7. Sheldon's strip-and-run.

You will probably see this play multiple times on the first night of the draft, when Sheldon Richardson likely becomes Missouri's sixth first-round draft pick since 2009. With Kentucky following a pretty impressive script downfield on its opening drive, Richardson single-handedly put an end to things by first swallowing up running back Jonathan George, then ripping the ball from his hands, then picking the ball up and rumbling 60 yards in the other direction. Four plays later, it was 7-0, Mizzou. Mizzou's offense never really got going, but the Tigers were also never seriously threatened thanks to Sheldon's early bully act.

6. DGB sends defenders flying.

In the fifth game of his career, decorated recruit Dorial Green-Beckham introduced himself to college football.

DGB would follow this game up by getting himself arrested and suspended, and he disappeared again for most of the Alabama and Kentucky games before putting together a lovely November. But this was one hell of an impression.

5. "Um, are we about to beat Florida?"

I was fearing the worst. Knowing Mizzou needed two more wins for bowl eligibility, my main goal before Mizzou's trip to Gainesville was simply not getting anybody else hurt. Instead, Mizzou's defense put together a dominant performance, and the offense moved the ball much better than I anticipated. Of course, Mizzou was unable to turn yards into points and eventually fell, 14-7. But when Kendial Lawrence scored from one yard out with 6:10 remaining in the second quarter, it suddenly felt like Mizzou was about to turn its entire season around. Again, we're talking moments here. And for about an hour in the early afternoon on November 3, it felt like Mizzou was about to beat No. 8 Florida in The Swamp.

4. DGB tells James Franklin to find him in the end zone.

On fourth-and-the-season, DGB told James Franklin he'd be open in the front corner of the end zone. He was.

3. The Stand, I and II.

In Corbin Berkstresser's first start, Mizzou rode early turnovers to leads of 17-0 and 24-7. But the Tigers had to hold on for dear life in the fourth quarter. ASU scored twice early in the final stanza, and with under five minutes remaining, the Sun Devils were once again driving. But on second-and-goal from the 1, Matt Hoch and Braylon Webb stuffed mobile quarterback Michael Eubank for no gain.

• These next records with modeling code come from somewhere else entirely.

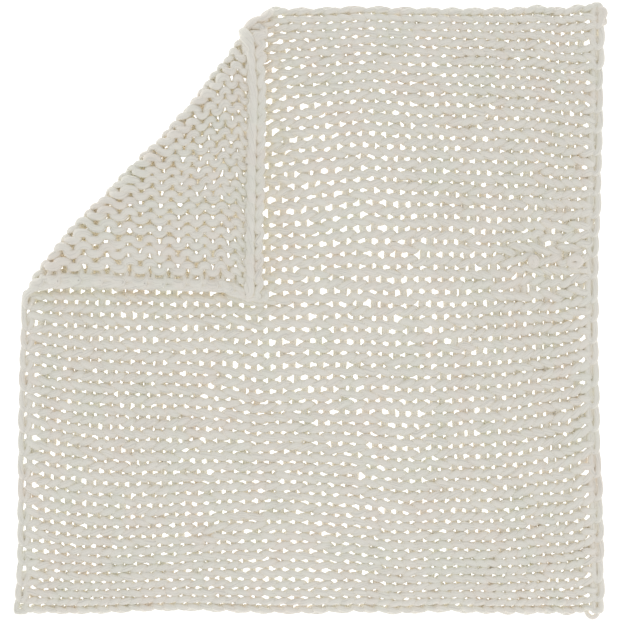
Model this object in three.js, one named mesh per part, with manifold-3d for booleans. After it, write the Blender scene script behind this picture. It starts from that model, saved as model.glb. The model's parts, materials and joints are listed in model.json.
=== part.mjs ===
// A chunky hand-knitted throw, lying flat with one corner folded back over it.
//
// The origin is on the ground under the middle of the throw. +X runs across the
// rows of stitches, from the cast-on edge to the bind-off edge, +Y runs up the
// throw towards the folded corner's side, and +Z is up.
//
// Every piece of knitting is a plain closed slab of the true size. The fold is
// two hinges: the turn of the fold swings on the lying part, and the folded
// corner swings on the turn. Each opens by a quarter turn, and the corner then
// lies flat, in line with the rest of the throw.
import * as THREE from 'three';
import { mergeVertices } from 'three/addons/utils/BufferGeometryUtils.js';
import Module from 'manifold-3d';

const wasm = await Module();
wasm.setup();

// Driving dimensions, in millimetres.
const THROW_WIDTH = 1264; // cast-on edge to bind-off edge
const THROW_LENGTH = 1307; // top selvedge to bottom selvedge
const KNIT_THICKNESS = 34; // one layer of knitting
const SEAT = 0.3; // clearance between pieces that touch
const CAST_ON_WIDTH = 36; // chain of the first row
const BIND_OFF_WIDTH = 34; // chain of the last row
const TOP_SELVEDGE_WIDTH = 46; // curled outer stitches
const BOTTOM_SELVEDGE_WIDTH = 40;
const FIRST_BALL_WIDTH = 366; // knitted from the first ball of yarn
const LAST_BALL_WIDTH = 113; // knitted from the last ball of yarn
const FOLD_PAST_FIRST_BALL = 191; // from the end of the first ball to the fold, along the top
const FOLD_DOWN_SIDE = 677; // from the corner to the fold, down the cast-on edge
const CORNER_SKEW = 0.3; // slide along the fold for each unit away from it
const KNOT_LENGTH = 46; // knot of the last yarn end, on the bind-off edge
const KNOT_WIDTH = 13;
const KNOT_HEIGHT = 26;
const TAIL_LENGTH = 36; // loop of yarn left under the bottom selvedge
const TAIL_WIDTH = 17;
const JOIN_RADIUS = 13; // knot where two balls of yarn are joined
const JOIN_HEIGHT = 10;
const JOIN_SPACING = 88; // between the two knots of the join
const JOIN_DOWN = 553; // from the top selvedge to the join
const QUARTER_TURN = Math.PI / 2;
const ARC_STEPS = 12; // chords in a quarter of the fold's outside
const ROUND_SIDES = 16;
const CAP_STEPS = 4;
const FAR = 4000; // beyond the throw in any direction
const YARN_COLOUR = 0xd3cfc4;
const EDGE_COLOUR = 0xcfcabe;
const KNOT_COLOUR = 0xd6d2c8;
const YARN_ROUGHNESS = 0.92;

// Where the throw lies: its box, with the knot and the tail, is centred on the origin.
const left = -(THROW_WIDTH + SEAT + KNOT_WIDTH) / 2;
const top = (THROW_LENGTH + SEAT + TAIL_WIDTH) / 2;

// The fold's section. The corner's middle layer lies one turnRadius above its centre.
const turnRadius = (KNIT_THICKNESS + SEAT) / 2;
const outerRadius = KNIT_THICKNESS + SEAT / 2;
const turnLength = Math.PI * turnRadius;
const hingeOffset = turnLength / 4;
const centreHeight = KNIT_THICKNESS + SEAT / 2;

// Places on the open throw are (across, down) from its folded corner.
function atRest(across, down) {
  return new THREE.Vector2(left + across, top - down);
}

const foldAlongTop = CAST_ON_WIDTH + FIRST_BALL_WIDTH + FOLD_PAST_FIRST_BALL;
const foldStart = atRest(foldAlongTop, 0);
const foldEnd = atRest(0, FOLD_DOWN_SIDE);
const alongFold = foldEnd.clone().sub(foldStart).normalize();
const outOfFold = new THREE.Vector2(alongFold.y, -alongFold.x);

// A place given by its distance out of the fold line and its distance along it.
function byFold(out, along) {
  return foldStart.clone().addScaledVector(outOfFold, out).addScaledVector(alongFold, along);
}

// Where a place on the open throw comes to lie in the folded corner.
function afterFold(across, down) {
  const fromStart = atRest(across, down).sub(foldStart);
  const pastTurn = fromStart.dot(outOfFold) - turnLength;
  return byFold(-pastTurn, fromStart.dot(alongFold) + CORNER_SKEW * pastTurn);
}

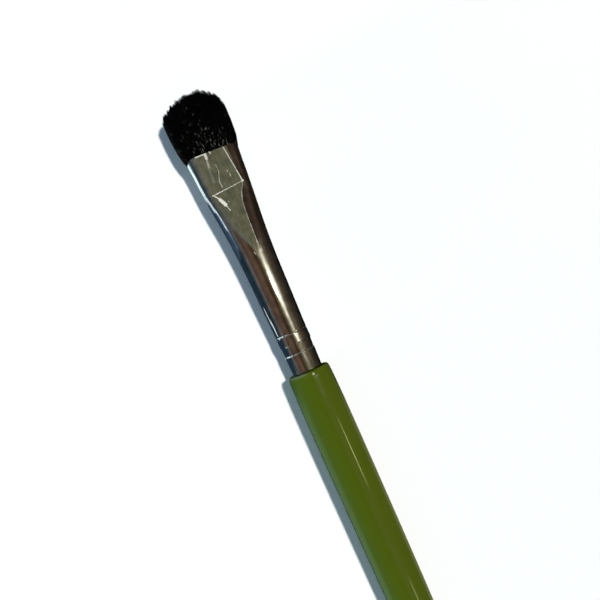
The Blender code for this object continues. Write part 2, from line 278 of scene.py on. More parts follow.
class Wiring:
    """Adds nodes to a tree and joins them up."""

    def __init__(self, tree):
        self.tree = tree
        self.column = 0

    def node(self, kind, **settings):
        node = self.tree.nodes.new(kind)
        node.location = (180 * (self.column % 40), -220 * (self.column // 40))
        self.column += 1
        for name, value in settings.items():
            setattr(node, name, value)
        return node

    def feed(self, node, inputs):
        """Links inputs to other outputs, or sets them to plain values and opaque colours."""
        for name, source in inputs.items():
            socket = node.inputs[name]
            if isinstance(source, bpy.types.NodeSocket):
                self.tree.links.new(source, socket)
            elif socket.type == "RGBA":
                socket.default_value = (*source, 1.0)
            else:
                socket.default_value = source

    def fed(self, kind, inputs, output=0, **settings):
        """One output of a new node that has these inputs."""
        node = self.node(kind, **settings)
        self.feed(node, inputs)
        return node.outputs[output]

    def maths(self, operation, *sources, clamp=False):
        return self.fed("ShaderNodeMath", dict(enumerate(sources)), operation=operation, use_clamp=clamp)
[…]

On third-and-goal, Kony Ealy, in his best game of the season, destroyed the tackle and stopped Eubank for a two-yard loss.

And on fourth-and-goal, Kenronte Walker snuffed out a pass to Kevin Ozier.

Of course, Mizzou had to do it all over again 90 seconds later after a three-and-out by the Mizzou offense. But a Walker pick in the end zone sealed a tough win for the Tigers.

2. Andrew Baggett takes down Tennessee.

It felt like Missouri was going to lose on about 26 different occasions in their first trip to Knoxville. It really did. But following a late comeback, and some tit-for-tat offense in overtime, and a fantastic fourth-down PBU by Ian Simon, Andrew Baggett got a chance to finish the game. He didn't miss.

1. L'Damian Washington beats Georgia deep.

It probably says a lot about the 2012 season that the best moment (to me) came in a loss. But it did. At halftime of this game, with Missouri up 10-9, I turned to The Beef and said, "Well, we've proven we belong. Now it would be a damn shame if we didn't go ahead and win." And three minutes into the second half, L'Damian Washington made us think the Tigers actually would.

Just using the "How high did I jump off of the ground when the play occurred?" scale, this play has to be No. 1. Mizzou was going to win this game, they were going to go about 10-2, and they might win the SEC East. It didn't happen, of course. Mizzou succumbed, first to Jarvis Jones, then to James Franklin's injury, then to South Carolina, then to another James Franklin injury, then to another couple of offensive line injuries, then to Sheldon Richardson's suspension, then to Alec Lemon. But approximately six quarters into the 2012 season, it all felt like it was going to work out right.